Speaking about procuring seeds from dealers, I can get here and there for one cent as much as I have to pay the dealer a dollar for. For instance, while passing through Phoebus, Va., I asked a lady what she wanted for Juglans sieboldiana and she said 5 cents a quart or 35 cents a peck. She only got 16 bushels from a 20 year-old tree! They were bigger and better specimens than I got from Japan at about five nuts for one dollar, postage extra.

Then I wrote to a gentleman who had a small tree of Juglans cordiformis in Ontario and he said that he only had a bushel which he was expressing to me and to send him a dollar!

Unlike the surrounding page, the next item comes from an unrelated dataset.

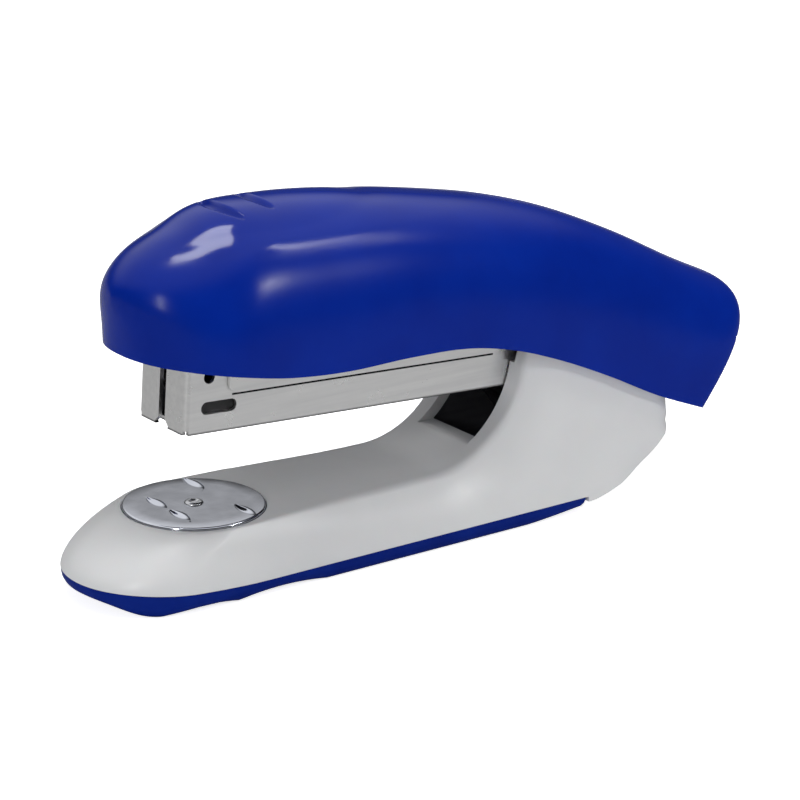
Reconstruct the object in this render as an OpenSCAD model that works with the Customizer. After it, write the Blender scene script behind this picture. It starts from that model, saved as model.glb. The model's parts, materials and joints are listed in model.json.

Think, and the Japs sent me three nuts for one dollar!! A lady at Niagara Falls, Ontario, told me that she had a little tree of J. sieboldiana so I asked her the price and she sent me half a bushel and said to pay the express charges which were a quarter!

And it is the same way with these forest seed merchants, they send me for dollars the seeds of pinus edulis and pinus Koriensis that it would take a powerful microscope to discern, and I afterwards bought of a fruit merchant in Milwaukee a big glassful for a nickel!

Roadside planting is a failure, for, besides rodents little and big, there are all kinds of animals from sheep to horses to destroy them, so that I have to plant all my trees at least four feet within my fence line.

Juglans Mandshurica seed I find impossible to procure so far. There are two magnificent trees in Toronto planted by an old man who is dead now. These trees show no sign of ever having been winter killed and are 13 and 19 feet high but have not fruited yet. The leaves are very long and the trees resemble the stag horn sumach, except that they are distinctly Juglans in appearance; but the growth of the year's shoots is thick and long like a coppice growth.

LETTER FROM W. C. REED, VINCENNES, INDIANA

The Indiana pecan tree bore a splendid crop of about 3-1/2 bushels. The Busseron also had a good crop on all the old wood and some on the new wood. The Busseron is just recovering from a severe cutting back by the owner and should be in shape to give a good crop next year. Other pecans in the vicinity bore a very light crop.